Thursday 6 October 2022

Java on-ramp - Fully defined Entrypoints

How do you start a Java program? With a main method of course. But the ceremony around writing such a method is perhaps not the nicest for newcomers to Java.

There has been a bit of dicussion recently about how the "on-ramp" for Java could be made easier. This is the original proposal. Here are follow ups - OpenJDK, Reddit, Hacker news.

Starting point

This is the classic Java Hello Word:

  public class HelloWorld { 
    public static void main(String[] args) { 
      System.out.println("Hello World");
    }
  }

Lots of stuff going on - public, class, a class name, void, arrays, a method, method call. And one of the weirdest things in Java - System.out - a public static field in lower case. Something that is pretty much never seen in normal Java code. (I still remember System.out.println being the most confusing part about getting started in Java 1.0 - why are there two dots and why isn't it out()?)

The official proposal continues to discuss:

  • A more tolerant launch protocol
  • Unnamed classes
  • Predefined static imports for the most critical methods and fields

The ensuing discussion resulted in various suggestions. Having taken some time to reflect on the proposal and discussion, here is my contribution, which is that what is really needed is something more comprehensive.

Entrypoints

When a Java program starts some kind of class file needs to be run. It could be a normal class, but that isn't ideal as we don't really want static/instance variables, subclasses, parent interfaces, access control etc. One suggestion was for it to be a normal interface, but that isn't ideal as we don't want to mark the methods as default or allow abstract methods.

I'd like to propose that what Java needs is a new kind of class declaration for entrypoints.

I don't think this is overly radical. We already have two alternate class declarations - record and enum. They have alternate syntax that compiles to a class file without being explictly a class in source code.

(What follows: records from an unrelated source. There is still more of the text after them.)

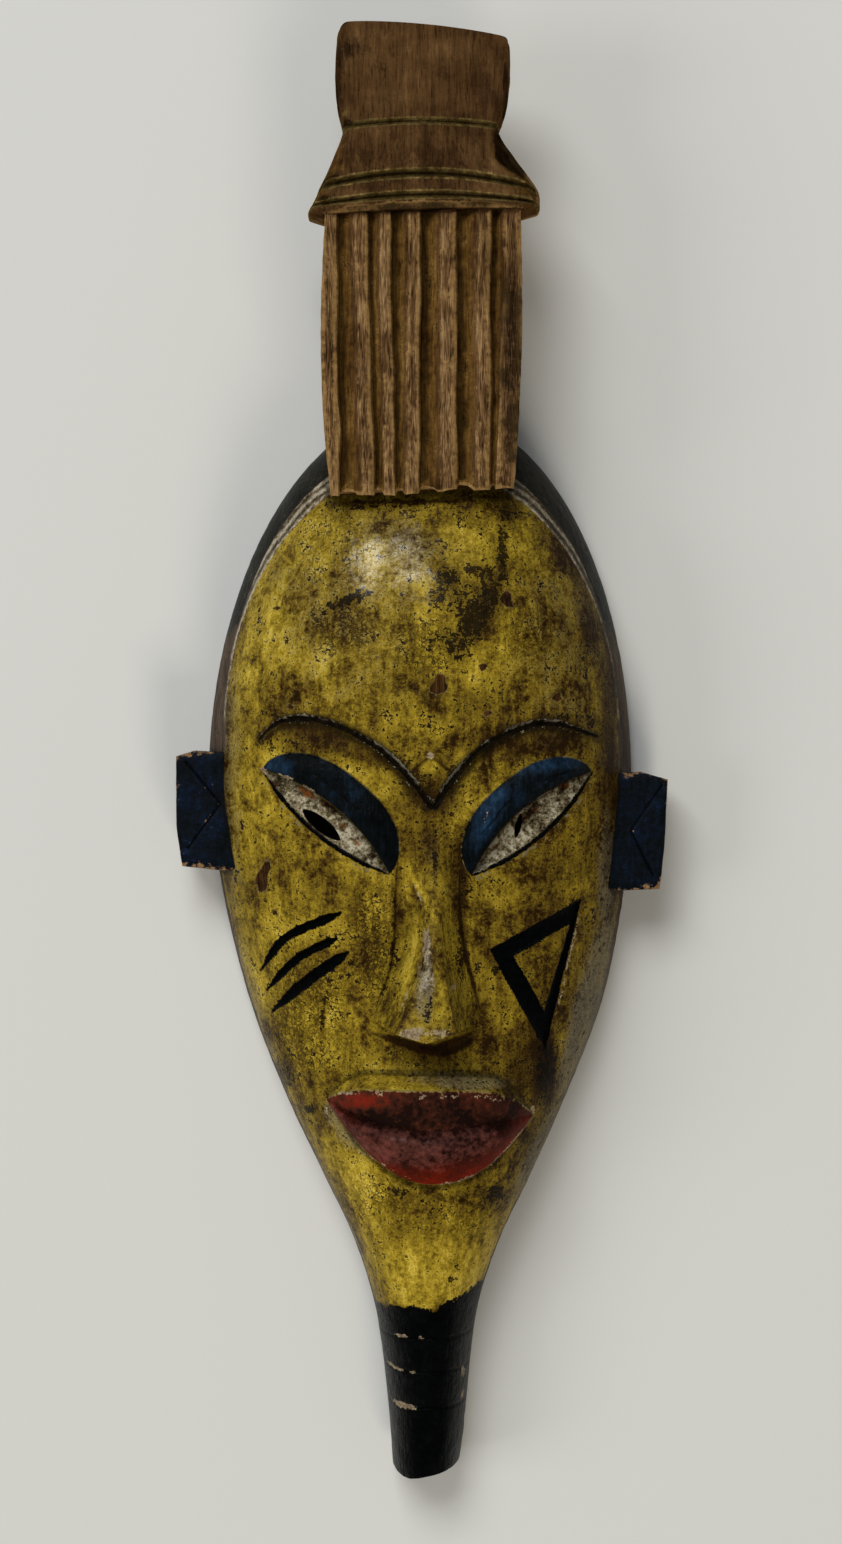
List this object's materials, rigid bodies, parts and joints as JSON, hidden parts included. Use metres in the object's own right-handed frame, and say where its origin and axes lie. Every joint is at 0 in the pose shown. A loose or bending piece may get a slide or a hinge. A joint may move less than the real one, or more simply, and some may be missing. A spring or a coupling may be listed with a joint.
{
  "type": "guro mask",
  "caption": "Long carved and painted wooden face mask with slanted eyes, square ears, a beard and a tall fluted crest; lies on its back rim, hollow behind.",
  "frame": {"origin": "on the floor, at the centre of the whole mask's outline as it lies on its back rim", "axes": "+Y along the mask to the top of the crest, +Z out of the face, +X to the right as seen from the front"},
  "size_m": [0.2084, 0.6096, 0.0902],
  "materials": {
    "painted_wood": "worn oil paint in yellow, black, dark blue, red and white over carved wood, with a stained bare crest"
  },
  "bodies": {
    "root": {"carved_mask": "painted_wood"}
  },
  "joints": []
}
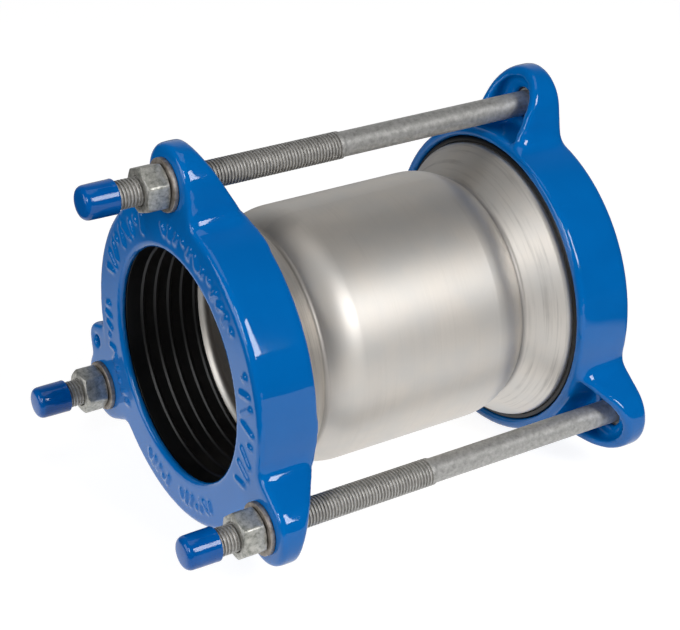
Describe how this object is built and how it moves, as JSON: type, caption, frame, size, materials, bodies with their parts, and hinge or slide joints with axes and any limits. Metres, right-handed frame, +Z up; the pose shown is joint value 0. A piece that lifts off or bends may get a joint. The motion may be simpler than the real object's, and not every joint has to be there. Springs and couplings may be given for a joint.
{
  "type": "gibault joint",
  "caption": "Bolted flexible coupling that joins plain pipe ends: a steel sleeve between cast end rings, ribbed rubber gaskets, long bolts with nuts and end caps",
  "frame": {"origin": "on the pipe's axis, midway between the two end rings", "axes": "+X along the pipe, from the ring with the nuts to the ring with the bolt heads, +Z up through the upper bolt"},
  "size_m": [0.302, 0.2338, 0.2265],
  "materials": {
    "ring_coating": "glossy epoxy",
    "sleeve_steel": "satin",
    "galvanised_steel": "matt, hot-dip galvanised",
    "gasket_rubber": "matt",
    "cap_plastic": "soft gloss"
  },
  "bodies": {
    "sleeve": {"sleeve": "sleeve_steel"},
    "front_ring": {"front_end_ring": "ring_coating", "front_gasket": "gasket_rubber", "washer_1": "galvanised_steel", "washer_2": "galvanised_steel", "washer_3": "galvanised_steel"},
    "rear_ring": {"rear_end_ring": "ring_coating", "rear_gasket": "gasket_rubber", "bolt_1": "galvanised_steel", "bolt_2": "galvanised_steel", "bolt_3": "galvanised_steel"},
    "nut_1": {"nut_1": "galvanised_steel"},
    "nut_2": {"nut_2": "galvanised_steel"},
    "nut_3": {"nut_3": "galvanised_steel"},
    "cap_1": {"cap_1": "cap_plastic"},
    "cap_2": {"cap_2": "cap_plastic"},
    "cap_3": {"cap_3": "cap_plastic"}
  },
  "joints": [
    {"name": "front_ring_slide", "type": "slide", "parent": "sleeve", "child": "front_ring", "axis": [1, 0, 0], "range_m": [0, 0.008], "deforming": ["front_gasket"]},
    {"name": "rear_ring_slide", "type": "slide", "parent": "sleeve", "child": "rear_ring", "axis": [-1, 0, 0], "range_m": [0, 0.008], "deforming": ["rear_gasket"]},
    {"name": "nut_1_turn", "type": "hinge", "parent": "front_ring", "child": "nut_1", "pos_m": [-0.134, 0, 0.109], "axis": [1, 0, 0], "range_deg": [0, 2880]},
    {"name": "nut_2_turn", "type": "hinge", "parent": "front_ring", "child": "nut_2", "pos_m": [-0.134, -0.0944, -0.0545], "axis": [1, 0, 0], "range_deg": [0, 2880]},
    {"name": "nut_3_turn", "type": "hinge", "parent": "front_ring", "child": "nut_3", "pos_m": [-0.134, 0.0944, -0.0545], "axis": [1, 0, 0], "range_deg": [0, 2880]},
    {"name": "cap_1_pull", "type": "slide", "parent": "rear_ring", "child": "cap_1", "axis": [-1, 0, 0], "range_m": [0, 0.013]},
    {"name": "cap_2_pull", "type": "slide", "parent": "rear_ring", "child": "cap_2", "axis": [-1, 0, 0], "range_m": [0, 0.0155]},
    {"name": "cap_3_pull", "type": "slide", "parent": "rear_ring", "child": "cap_3", "axis": [-1, 0, 0], "range_m": [0, 0.018]}
  ],
  "couplings": [
    {"joint": "rear_ring_slide", "follows": "front_ring_slide", "ratio": 1},
    {"joint": "nut_1_turn", "follows": "front_ring_slide", "rad_per_m": 6283.2},
    {"joint": "nut_2_turn", "follows": "front_ring_slide", "rad_per_m": 6283.2},
    {"joint": "nut_3_turn", "follows": "front_ring_slide", "rad_per_m": 6283.2}
  ]
}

What we need here is a new kind - entrypoint - that compiles to a class file but has different syntax rules, just like record and enum do.

I believe this is a fundamentally better approach than the minor tweaks in the official proposal, because it will be useful to developers of all skill levels, including framework authors. ie. it has a much better "bang for buck".

The simplest entrypoint would be:

  // MyMain.java
  entrypoint {
    SystemOut.println("Hello World");
  }

In the source code we have various things:

  • Inferred class name from file name, the class file is MyMain$entrypoint
  • Top-level code, no need to discuss methods initially
  • No access to paraneters
  • New classes SystemOut, SystemIn and SystemErr
  • No constructor, as a new kind of class declaration it doesn't need it

The classes like SystemOut may seem like a small change, but it would have been much simpler for me from 25 years ago to understand. I don't favour more static imports for them (either here or more generally), as I think SystemOut.println("Hello World") is simple enough. More static imports would be too magical in my opinion.

The next steps when learning Java are for the instructor to expand the entrypoint.

  • Add a named method (always private, any name although main() would be common)
  • Add parameters to the method (maybe String[], maybe String...)
  • Add return type to the method (void is default return type)
  • Group code into a block
  • Add additional methods (always private)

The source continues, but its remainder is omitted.